The Gentrification of Southern Food

“Southern food is black food. Full stop.”
That’s what Southern Foodways Alliance founder and director (and winner of various James Beard Foundation awards) John T. Edge told Julia Bainbridge in a recent Atlanta Magazine interview in anticipation of his new book, The Potlikker Papers: A Food History of the Modern South, out now. On May 22, he and Valerie Boyd, author of Zora Neale Hurston biography Wrapped in Rainbows (as well as former arts editor at the Atlanta Journal-Constitution and curator of Alice Walker’s archival papers) discussed the history of black food in white narratives. (Full disclosure, I know both Boyd and Edge personally.)
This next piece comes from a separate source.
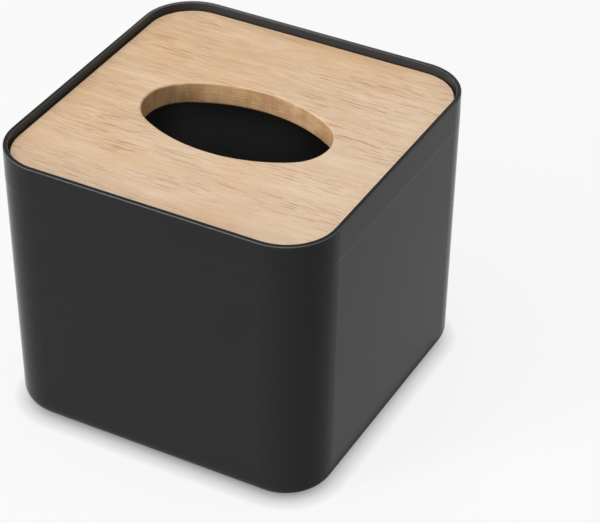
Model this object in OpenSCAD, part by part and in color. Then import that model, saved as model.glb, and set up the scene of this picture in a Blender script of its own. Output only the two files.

Edge, who calls Southern cuisine “food cooked by people who live here, who call this place their own,” argues that its appropriation and gentrification is rooted in a combination of nostalgia and the capitalization of a new respect that swept the South in the 1970s. The ugly response to the Civil Rights movement was replaced with a newer, progressive image — a peanut farmer had just been elected president, and the South was no longer America’s “problem child.”
Southerners, then, used fast food as an opportunity to modernize and reclaim the narrative of a mythologized South, as possibility in the form of fried chicken. Merely a decade before, white restauranteurs and diners were throwing salt in demonstrators’ eyes, butting cigarettes on their skin. And now they were profiting off their tradition, using history as an opportunity for capital gains. There’s no better example of this than Harlan Sanders, a “caricature of a Confederate colonel” who, Edge says, “sold people on the virtues of pressure-fried chicken and sold America on this kind of plantation mien with his white jacket and his bolo tie.”
Not every venture was as successful as Kentucky Fried Chicken. In the case of Mahalia Jackson’s Glori-Fried Chicken, for example, restauranteurs John Jack and Henry Hooker only focused on projecting Jackson’s legacy as a Civil Rights leader. “They believed, through hubris, that they didn’t need to focus on the chicken,” Edge said. “They were just selling the idea. And once they had to deliver chicken, they failed.”
Times have changed — or so we like to think — but many restauranteurs still aren’t paying their respect. This capitalization has resurged with the latest resurgence in Southern food and identity. Merely a decade before, white restauranteurs were getting elected for public office solely because they’d rather permanently shut their restaurant down than serve black people.